New Hampshire is best time for conservative GOP candidates to rise to the top
Yawn! Mitt Romney will win New Hampshire. We won’t even have to stay up that late to find out who won and zzzzzzzzzzzzzzz.
Yes, Romney will likely win New Hampshire. Not because he is a jamming, awesome candidate, but because Romney hasn’t suffered as much from “foot-in-mouth” disease (not a pre-existing condition under Romneycare, er, Obamacare).
Sen. Rick Santorum gets some momentum, and how does he spend it? Telling us that we shouldn’t use the term “middle-class” and how that builds a class system. The Republicans have spent the last 30 years trying to get rid of the middle class; some Democratic politician have piled on, but the GOP did start the fire.
We got proof that just because you have money doesn’t mean you’re smart: one of Newt Gingrich’s benefactors gave his PAC $5 million — now. Why now? Because Gingrich is finally in it? Gingrich’s best chance was Iowa. As much love as he has for Santorum, he sees Santorum’s virtual win as one he should have had.
Giving Gingrich $5 million at this point won’t get Gingrich the nomination, but it could add to his fuel against Romney. Gingrich had better get that fire going. If Romney wins New Hampshire by a substantial margin, the MSM won’t have much to say about anyone else.
Santorum says a shrinking middle-class isn’t the problem; it’s calling them middle-class. Gingrich identified himself as not rich, though he has a net worth of over $6 million. Gingrich isn’t Romney-rich, but he is better off that more than 99% of the rest of us. This is who you want to lead in an economy still racked by unemployment and housing crises.
Rick Perry is doing his best Rudy Giuliani impression. Giuliani figured if he didn’t campaign in the early states, people would forget the crazy stuff he might have said. Perry seems much more normal this week, but only because we haven’t heard from him. Michele Bachmann beats him as sounding more normal, only because we won’t hear from her starting tomorrow from South Carolina.
For all the pundits who deride Romney for not exceeding 25%, the other 75% really has no idea who or what they want. They stare at the menu, as if the menu will change, insisting on a steak in a vegetarian restaurant. In the meantime, Romney is cruising along.
We have said little about Jon Huntsman, who feels like he is in a time warp. Mocking Iowa might get a few applause points, but if you want to be president, you get to be president of more than New Hampshire. Quite frankly, the world knows more about Huntsman’s adult daughters than in anything he has done or said.

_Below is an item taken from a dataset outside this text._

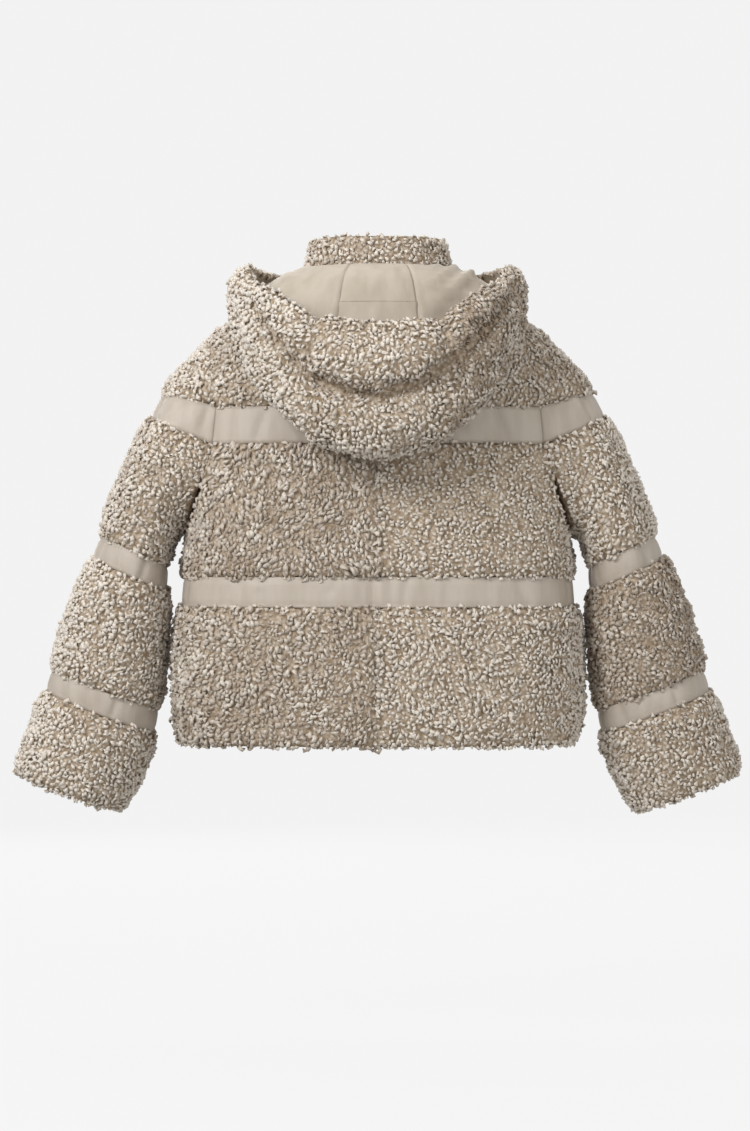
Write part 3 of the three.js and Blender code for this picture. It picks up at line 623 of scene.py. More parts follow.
@dataclass
class Pile:
    """The curly locks that stand on one panel's ground."""

    node: str
    nap: Nap
    tone: float
    size: float
    stretch: float
    pitch_mm: float
    swirl: float
    spread: float
    walls: BVHTree
    seed: int
    crowding: float = 0.84  # the least spacing, as a share of the pitch
    tries: int = 5  # for each lock that would fit
    clearance: float = 3.0 * MM
    spill_mm: float = 6.2
    clump_mm: float = 2.6
    clump_scale: float = 72.0
    # painted shade: sunken clumps take more of the shade colour, and raised clumps take less
    sunken_clump_shade: float = 0.7
    depth_of_tone: float = 0.7
    girths: tuple[float, float] = (0.78, 1.24)

    def build(self, ground: bpy.types.Mesh) -> bpy.types.Mesh:
        """Strews locks over the ground's outer faces and joins them.

        Args:
            ground: The panel's refined wall.

        Returns:
            One mesh of all the locks, with lift and tone on its points, from which the pile's material
            paints shade and highlight and mixes in random tone.
        """
        chance = np.random.default_rng(self.seed)
        places, normals = self._strew(ground, chance)
        kinds = chance.integers(0, len(LOCKS), len(places))
        points, triangles, lifts, tones = [], [], [], []
        base = 0
        places, normals = self._spill(ground, places, normals, chance)
        clumps = np.array([noise.noise(Vector(place) * self.clump_scale) for place in places])
        places += normals * (self.clump_mm * MM * clumps)[:, None]
        frames = self._frames(places, normals, chance)
        # tone: a random drift of colour, plus painted shade on sunken clumps and in the hood's fold
        tone = self._tone_and_shade(places, chance) - self.sunken_clump_shade * clumps
        tone = np.clip(self.depth_of_tone * tone, 0, 1)
        for number, lock in enumerate(LOCKS):
            chosen = np.flatnonzero(kinds == number)
            if not len(chosen):
                continue
            own, faces, lift = lock.build()
            moved = np.einsum("nij,vj->nvi", frames[chosen], own) + places[chosen][:, None, :]
            offsets = base + np.arange(len(chosen))[:, None, None] * len(own)
            points.append(moved.reshape(-1, 3))
            triangles.append((faces[None] + offsets).reshape(-1, 3))
            lifts.append(np.tile(lift, len(chosen)))
            tones.append(np.repeat(tone[chosen], len(own)))
            base += len(chosen) * len(own)
        return joined_mesh(self.node + "_pile", np.concatenate(points), np.concatenate(triangles), {
            "lift": np.concatenate(lifts), "tone": np.concatenate(tones),
        })

    def _strew(self, ground: bpy.types.Mesh, chance: np.random.Generator) -> tuple[np.ndarray, np.ndarray]:
        """Picks places no closer than the pitch, and none that press on a neighbour.

        Args:
            ground: The panel's refined wall.
            chance: The seeded generator.

        Returns:
            The places and their normals.
        """
        ground.calc_loop_triangles()
        kinds = np.zeros(len(ground.polygons), int)
        ground.polygons.foreach_get("material_index", kinds)
        corners = np.array([t.vertices[:] for t in ground.loop_triangles], int)
        owners = np.array([t.polygon_index for t in ground.loop_triangles], int)
        corners = corners[kinds[owners] == Region.OUTER.value]
        at = np.zeros(len(ground.vertices) * 3)
        ground.vertices.foreach_get("co", at)
        at = at.reshape(-1, 3)
        up = np.zeros(len(ground.vertices) * 3, np.float32)
        ground.vertex_normals.foreach_get("vector", up)
        up = up.reshape(-1, 3)
        a, b, c = at[corners[:, 0]], at[corners[:, 1]], at[corners[:, 2]]
        areas = np.linalg.norm(np.cross(b - a, c - a), axis=1) / 2
        spacing = self.pitch_mm * MM * self.crowding
        tries = int(areas.sum() / spacing ** 2 * self.tries)
        picked = chance.choice(len(corners), tries, p=areas / areas.sum())
        u, v = chance.random(tries), chance.random(tries)
        over = u + v > 1
        u[over], v[over] = 1 - u[over], 1 - v[over]
        w = 1 - u - v
        spots = w[:, None] * a[picked] + u[:, None] * b[picked] + v[:, None] * c[picked]
        tops = (w[:, None] * up[corners[picked, 0]] + u[:, None] * up[corners[picked, 1]]
                + v[:, None] * up[corners[picked, 2]])
        tops /= np.linalg.norm(tops, axis=1)[:, None]
        cells: dict[tuple[int, int, int], list[int]] = {}
        kept: list[int] = []
        near = [(i, j, k) for i in (-1, 0, 1) for j in (-1, 0, 1) for k in (-1, 0, 1)]
        keys = np.floor(spots / spacing).astype(int)
        for index in range(tries):
            x, y, z = keys[index]
            spot = spots[index]
            if any(
                (spots[other] - spot) @ (spots[other] - spot) < spacing ** 2
                for i, j, k in near for other in cells.get((x + i, y + j, z + k), ())
            ):
                continue
            cells.setdefault((x, y, z), []).append(index)
            kept.append(index)
        # the bare bottom of the hood's fold lets the darker ground show through as painted shade
        if self.nap is Nap.ROUND_HOOD:
            bare = chance.random(tries)
            kept = [index for index in kept if bare[index] > HOOD_FOLD.bareness(Vector(spots[index]))]
        free = [index for index in kept if self._is_free(spots[index], tops[index])]
        return spots[free], tops[free]

    def _is_free(self, spot: np.ndarray, top: np.ndarray) -> bool:
        """Tells whether a lock has room above its own wall's surface.

        Args:
            spot: The root's place.
            top: The direction away from the wall.

        Returns:
            False where a neighbour presses the pile flat.
        """
        ahead = Vector(top)
        step = ahead * 0.05 * MM
        own_surface = self.walls.ray_cast(Vector(spot) + step, ahead, 8 * MM)
        if own_surface[3] is None:
            return True
        neighbour = self.walls.ray_cast(own_surface[0] + step, ahead, self.clearance)
        return neighbour[3] is None

    def _spill(
        self, ground: bpy.types.Mesh, places: np.ndarray, normals: np.ndarray, chance: np.random.Generator
    ) -> tuple[np.ndarray, np.ndarray]:
        """Lets the locks along the panel's edges hang over them by uneven amounts.

        Args:
            ground: The panel's refined wall.
            places: The roots.
            normals: The directions away from the wall.
            chance: The seeded generator.

        Returns:
            The roots and directions after the change.
        """
        kinds: list[set[int]] = [set() for _ in ground.vertices]
        for face in ground.polygons:
            for vertex in face.vertices:
                kinds[vertex].add(face.material_index)
        edge = [v for v, found in enumerate(kinds)
                if Region.SEWN.value in found or found == {Region.OUTER.value, Region.INNER.value}]
        rim = KDTree(len(edge))
        for vertex in edge:
            rim.insert(ground.vertices[vertex].co, vertex)
        rim.balance()
        places, normals = places.copy(), normals.copy()
        reach = self.spill_mm * MM * 2
        for index, (place, normal) in enumerate(zip(places, normals)):
            nearest, _, gap = rim.find(place)
            if nearest is None or gap > reach:
                continue
            up = Vector(normal)
            towards = nearest - Vector(place)
            towards -= up * towards.dot(up)
            if towards.length < 0.1 * MM:
                continue
            towards.normalize()
            share = (1 - gap / reach) * chance.uniform(0.4, 1.1)
            share *= 1 + 0.9 * noise.noise(Vector(place) * 30)
            places[index] += np.array(towards) * self.spill_mm * MM * 0.6 * share
            normals[index] = np.array((up + towards * 0.8 * share).normalized())
        return places, normals

    def _frames(self, places: np.ndarray, normals: np.ndarray, chance: np.random.Generator) -> np.ndarray:
        """Turns, tilts and sizes each lock along the panel's nap.

        Args:
            places: The roots.
            normals: The directions away from the wall.
            chance: The seeded generator.

        Returns:
            One 3 by 3 matrix for each lock.
        """
        frames = np.zeros((len(places), 3, 3))
        for index, (place, normal) in enumerate(zip(places, normals)):
            up = Vector(normal)
            flow = self._flow(Vector(place))
            ahead = flow - up * flow.dot(up)
            if ahead.length < 0.05:
                ahead = up.orthogonal()
            ahead.normalize()
            swirl = noise.noise(Vector(place) * 17 + Vector((self.seed, 0, 0))) * self.swirl
            angle = swirl + chance.normal(0, self.spread)
            ahead.rotate(Matrix.Rotation(angle, 3, up))
            aside = up.cross(ahead)
            lean = Matrix.Rotation(chance.normal(0, 0.28), 3, ahead) @ Matrix.Rotation(
                chance.normal(0.1, 0.25), 3, aside)
            patch = 1 + 0.24 * noise.noise(Vector(place) * 55)
            fold = HOOD_FOLD.share(Vector(place))[0] if self.nap is Nap.ROUND_HOOD else 0.0
            size = self.size * patch * chance.uniform(*self.girths) * (1 - 0.25 * fold)
            turned = Matrix((ahead * self.stretch, aside, up)).transposed()
            frames[index] = np.array(lean @ turned) * size
        return frames

    def _flow(self, place: Vector) -> Vector:
        """Gives the nap's direction at a place."""
        if self.nap is Nap.DOWN:
            return Vector((0.25 * math.sin(place.x * 9), 0, -1))
        if self.nap is Nap.ROUND_HOOD:
            return Vector((place.x * 6, -0.3, -1))
        side = -1 if self.nap is Nap.LEFT_SLEEVE else 1
        return Vector((side * SLEEVE_DOWN.x, 0, SLEEVE_DOWN.z))

    def _tone_and_shade(self, places: np.ndarray, chance: np.random.Generator) -> np.ndarray:
        """Gives each lock its share of the darker tone: slow random drifts, plus painted shade along the
        hood's fold.
        """
        drift = np.array([noise.noise(Vector(p) * 11) + 0.6 * noise.noise(Vector(p) * 37) for p in places])
        if self.nap is Nap.ROUND_HOOD:
            # painted shade along the bottom of the hood's fold
            drift += np.array([5.0 * HOOD_FOLD.share(Vector(p))[0] for p in places])
        return self.tone + 0.24 * drift + chance.normal(0, 0.12, len(places))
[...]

While very rich candidates such as Gingrich and Romney have thinly disguised PACs trashing the other candidate, Ron Paul said he couldn’t do anything about his supporters running ads questioning Huntsman because his two young daughters are adopted from Asia. You can’t coordinate, but you can denounce. Pulling out the sleazy John McCain’s “fathering of a black baby” trick before the race gets to South Carolina is going even more backward than the horrible incident of 2000, and we didn’t think it could get worse.
One of Gingrich’s lines about Romney is that he is a “career politician.” Romney’s argument against that idea is mostly semantics. But everyone, including Romney, knows the former Massachusetts governor has been running for president in 2012 since he ran for president in 2008. The conservatives have had to decide which candidate they want to rally around. The “king of the hill” game the Republicans played throughout the summer and fall of 2010 proved that they couldn’t get serious about doing so.
Mitt Romney will likely win New Hampshire, but that doesn’t mean the race is his to win. The upcoming Southern states will help the conservative candidate, whomever that may be. But the GOP could have 7 straight Southern primaries, and they won’t help unless someone can step up. Until — if — a conservative candidate steps up, Romney may not be on fire in GOP minds, but he is warmer than the rest of the GOP field.